Et puis. Le post-partum est devenu un sujet. Un soulagement pour de nombreuses mères -car se retrouver seule avec tout un tas de symptômes, physiques, psychiques, dont personne ne vous a jamais vraiment parlé : not cool. Enfin, on rend visible ce qui était invisibilisé : la femme après l’accouchement, son corps, sa tête. On écrit des articles, des livres, on enregistre des podcasts, on fait des émissions : fort bien. Et puis : c’est apparu. Petit à petit. Dans mon fil Instagram (il faut dire qu’avec mon métier, ça fait 3 ans que mon algorithme pense que je suis enceinte). Dans des publicités. Ici et là. Un « vanity post-partum » ; Le « Kit de survie post-accouchement » ; La « culotte post-partum » ; Une « cure cheveux post-grossesse » ; La « crème miracle vergetures » ; Une tisane « maman-bébé » et tutti quanti. Une avalanche de propositions parfaitement marketées, tenant toutes la même promesse miraculeuse : venir en aide aux jeunes mères dans ce moment si délicat.

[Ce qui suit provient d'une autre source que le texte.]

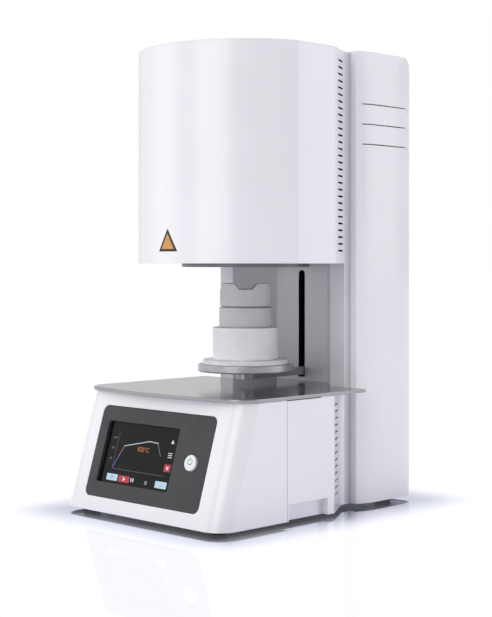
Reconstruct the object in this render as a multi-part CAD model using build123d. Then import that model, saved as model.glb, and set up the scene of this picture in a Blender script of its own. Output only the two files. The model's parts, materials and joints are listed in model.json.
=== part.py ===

Vous me direz : pourquoi, pas après tout : si l’un de ces produits peut apporter un peu de (ré)confort, pourquoi s’en priver ? Alors, allons-y, badigeonnons-nous de sérum, huilons-nous gaiement, buvons des tisanes à s’en faire péter la vessie. Mais, pendant qu’on se crème, n'oublions pas de réclamer l’essentiel : un congé maternité digne de ce nom, un co-parent VRAIMENT présent, un entourage bienveillant. Du temps, de l’humain : ces choses qui ne s’achètent pas mais qui valent tout l’or du monde.